--- START ---

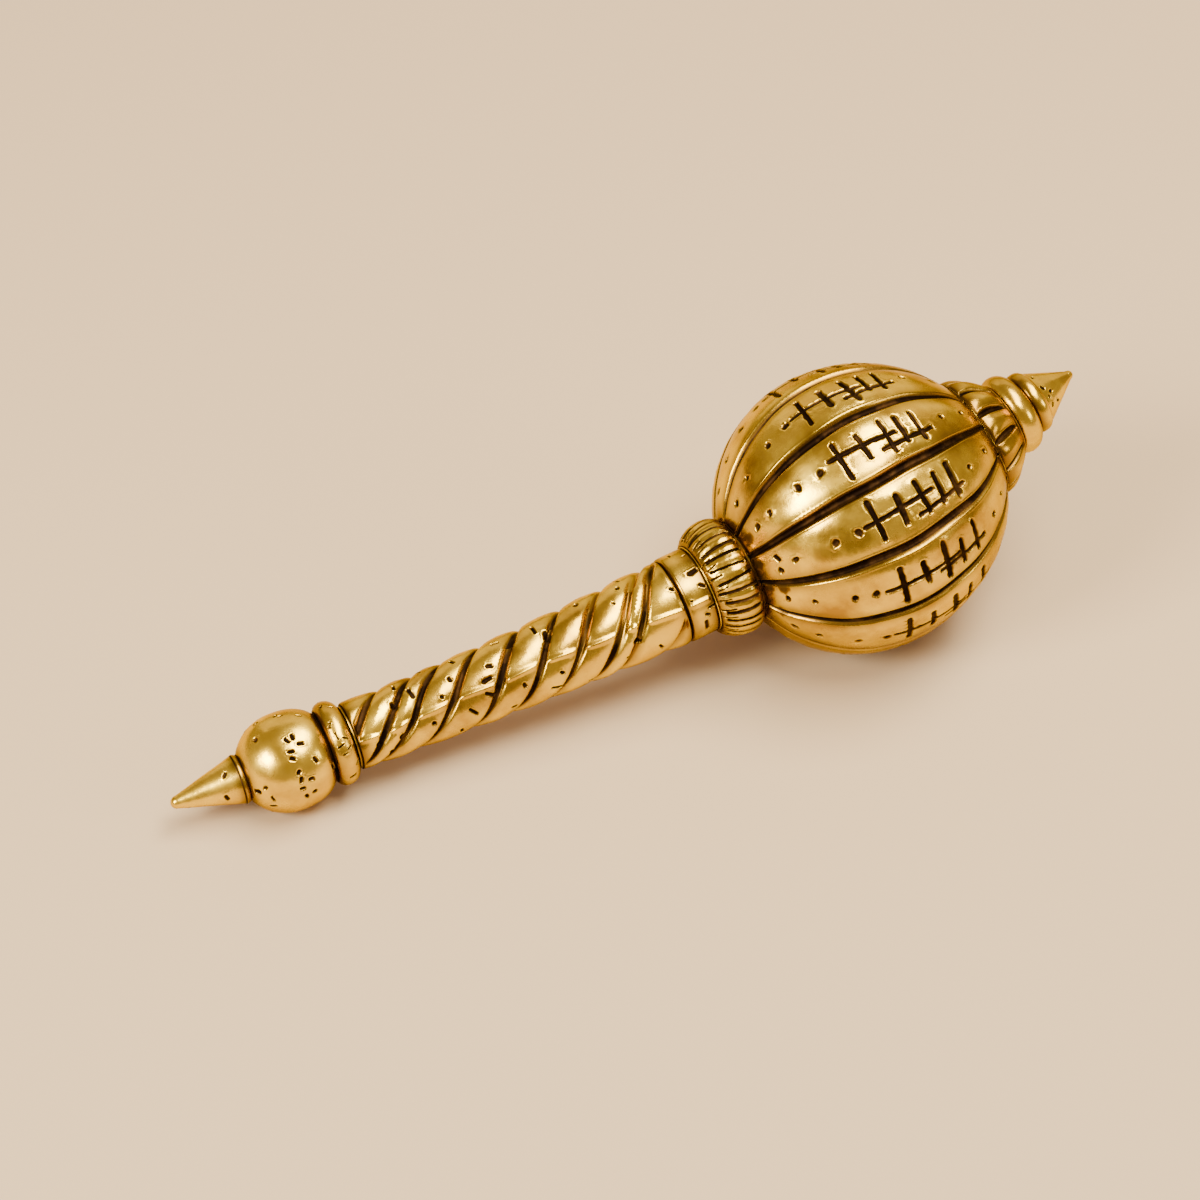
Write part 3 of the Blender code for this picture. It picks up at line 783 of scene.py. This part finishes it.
def pommel_marks():
    random = np.random.default_rng(POMMEL_SEED)
    ball = scattered(random, BALL_START + 1, POMMEL_RING_START - 0.6, count=34, half_widths=(0.18, 0.4),
                     depth=PIT_DEPTH)
    spike = scattered(random, 3, SPIKE_LENGTH - 0.6, count=4, half_widths=(0.18, 0.34), depth=SPIKE_PIT_DEPTH)
    ring = scattered(random, POMMEL_RING_START + 1.2, POMMEL_END - 1.2, count=8, half_widths=(0.16, 0.26),
                     depth=0.22, stretch=2.5)
    ball += placed(random, BALL_START, BALL_PITS, PIT_DEPTH)
    spike += placed(random, 0, SPIKE_PITS, SPIKE_PIT_DEPTH)
    ring += placed(random, POMMEL_RING_START, RING_PITS, SHALLOW_PIT_DEPTH)
    return ball + spike + ring


# Crown and finial

CROWN_SEED = 17
CONE_PITS = (
    (0.9, -12, 0.4, 0.32), (1.9, 4, 0.3, 0.26), (1.1, 12, 0.3, 0.26), (2.4, 40, 0.4, 0.2),
    (0.7, -45, 0.3, 0.2), (1.0, 32, 0.4, 0.2),
)


def petal_grooves(run, angle, radius):
    """Bent grooves between puffed petals, which fade out at both ends of the crown."""
    share = np.clip((place_at(run) - HEAD_END) / CROWN_LENGTH, 0, 1)
    fade = np.sqrt(np.sin(math.pi * share))
    aways = []
    for index in range(PETALS):
        groove_angle = PETAL_TURN + index * TURN / PETALS
        aways.append(radius * turned(angle - groove_angle) + PETAL_BEND * (fade - 0.5))
    nearest = np.min(np.abs(aways), axis=0)
    half_width = PETAL_GROOVE_HALF_WIDTH * (PETAL_GROOVE_LEAST + (1 - PETAL_GROOVE_LEAST) * fade)
    cut = trench(nearest, half_width, PETAL_GROOVE_DEPTH * fade)
    puff = PETAL_PUFF * fade * (1 - np.exp(-((nearest / PETAL_PUFF_REACH) ** 2)) - PETAL_PUFF_SINK)
    lip = PETAL_GROOVE_LIP * fade * groove_lip(nearest, half_width)
    filled = cut.dirt * np.minimum(1, GROOVE_DIRT_GAIN * fade)
    # the halo beside each petal groove is brown tarnish and painted shade
    return Relief(cut.height + puff + lip, np.maximum(filled, fade * halo(nearest, PETAL_HALO_HALF_WIDTH)))


def near_petal_grooves(run, angle, radius):
    return petal_grooves(run, angle, radius).dirt > PETAL_FINE_DIRT


def crown_marks():
    random = np.random.default_rng(CROWN_SEED)
    cone = scattered(random, FINIAL_START + 0.4, LENGTH - 1.5, count=6, half_widths=(0.14, 0.26),
                     depth=SHALLOW_PIT_DEPTH, stretch=1.2)
    return cone + placed(random, FINIAL_START, CONE_PITS, SHALLOW_PIT_DEPTH)


# Seams between the sections: place, half width of the dirt, its strength and half width of the tarnish and
# painted shade beside it

SEAMS = (
    (SPIKE_LENGTH, 0.2, 0.8, 1.1),
    (BALL_START, 0.25, 0.9, 1.6),
    (POMMEL_RING_START, 0.6, 1, 2.0),
    (POMMEL_END + 0.3, 0.7, 1, 2.0),
    (HANDLE_END + 0.3, 0.4, 0.9, 1.6),
    (COLLAR_START, 0.55, 1, 2.2),
    (HEAD_START, 0.5, 1, 3.4),
    (HEAD_END, 0.4, 1, 2.2),
    (CROWN_END, 0.5, 1, 1.9),
    (CROWN_RING_END, 0.45, 1, 1.6),
)
# Gain of the brown tarnish and painted shade beside the seams
SEAM_HALO_GAIN = 1.25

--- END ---

Quote each line above in full, word for word.

- REPLY TO THE EXERCISE:
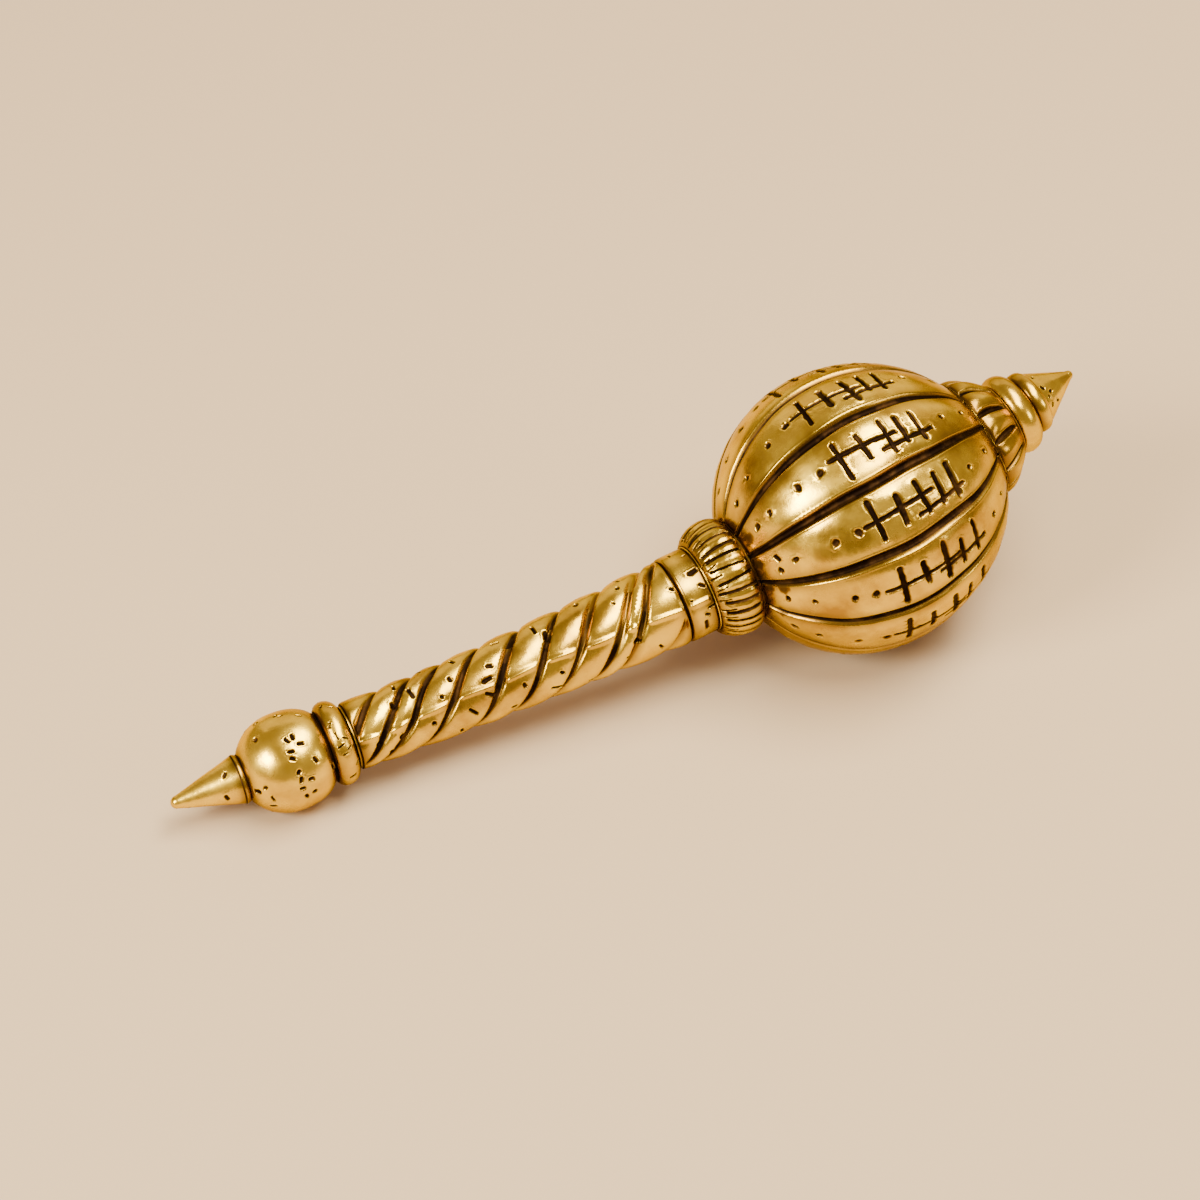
Write part 3 of the Blender code for this picture. It picks up at line 783 of scene.py. This part finishes it.
def pommel_marks():
    random = np.random.default_rng(POMMEL_SEED)
    ball = scattered(random, BALL_START + 1, POMMEL_RING_START - 0.6, count=34, half_widths=(0.18, 0.4),
                     depth=PIT_DEPTH)
    spike = scattered(random, 3, SPIKE_LENGTH - 0.6, count=4, half_widths=(0.18, 0.34), depth=SPIKE_PIT_DEPTH)
    ring = scattered(random, POMMEL_RING_START + 1.2, POMMEL_END - 1.2, count=8, half_widths=(0.16, 0.26),
                     depth=0.22, stretch=2.5)
    ball += placed(random, BALL_START, BALL_PITS, PIT_DEPTH)
    spike += placed(random, 0, SPIKE_PITS, SPIKE_PIT_DEPTH)
    ring += placed(random, POMMEL_RING_START, RING_PITS, SHALLOW_PIT_DEPTH)
    return ball + spike + ring


# Crown and finial

CROWN_SEED = 17
CONE_PITS = (
    (0.9, -12, 0.4, 0.32), (1.9, 4, 0.3, 0.26), (1.1, 12, 0.3, 0.26), (2.4, 40, 0.4, 0.2),
    (0.7, -45, 0.3, 0.2), (1.0, 32, 0.4, 0.2),
)


def petal_grooves(run, angle, radius):
    """Bent grooves between puffed petals, which fade out at both ends of the crown."""
    share = np.clip((place_at(run) - HEAD_END) / CROWN_LENGTH, 0, 1)
    fade = np.sqrt(np.sin(math.pi * share))
    aways = []
    for index in range(PETALS):
        groove_angle = PETAL_TURN + index * TURN / PETALS
        aways.append(radius * turned(angle - groove_angle) + PETAL_BEND * (fade - 0.5))
    nearest = np.min(np.abs(aways), axis=0)
    half_width = PETAL_GROOVE_HALF_WIDTH * (PETAL_GROOVE_LEAST + (1 - PETAL_GROOVE_LEAST) * fade)
    cut = trench(nearest, half_width, PETAL_GROOVE_DEPTH * fade)
    puff = PETAL_PUFF * fade * (1 - np.exp(-((nearest / PETAL_PUFF_REACH) ** 2)) - PETAL_PUFF_SINK)
    lip = PETAL_GROOVE_LIP * fade * groove_lip(nearest, half_width)
    filled = cut.dirt * np.minimum(1, GROOVE_DIRT_GAIN * fade)
    # the halo beside each petal groove is brown tarnish and painted shade
    return Relief(cut.height + puff + lip, np.maximum(filled, fade * halo(nearest, PETAL_HALO_HALF_WIDTH)))


def near_petal_grooves(run, angle, radius):
    return petal_grooves(run, angle, radius).dirt > PETAL_FINE_DIRT


def crown_marks():
    random = np.random.default_rng(CROWN_SEED)
    cone = scattered(random, FINIAL_START + 0.4, LENGTH - 1.5, count=6, half_widths=(0.14, 0.26),
                     depth=SHALLOW_PIT_DEPTH, stretch=1.2)
    return cone + placed(random, FINIAL_START, CONE_PITS, SHALLOW_PIT_DEPTH)


# Seams between the sections: place, half width of the dirt, its strength and half width of the tarnish and
# painted shade beside it

SEAMS = (
    (SPIKE_LENGTH, 0.2, 0.8, 1.1),
    (BALL_START, 0.25, 0.9, 1.6),
    (POMMEL_RING_START, 0.6, 1, 2.0),
    (POMMEL_END + 0.3, 0.7, 1, 2.0),
    (HANDLE_END + 0.3, 0.4, 0.9, 1.6),
    (COLLAR_START, 0.55, 1, 2.2),
    (HEAD_START, 0.5, 1, 3.4),
    (HEAD_END, 0.4, 1, 2.2),
    (CROWN_END, 0.5, 1, 1.9),
    (CROWN_RING_END, 0.45, 1, 1.6),
)
# Gain of the brown tarnish and painted shade beside the seams
SEAM_HALO_GAIN = 1.25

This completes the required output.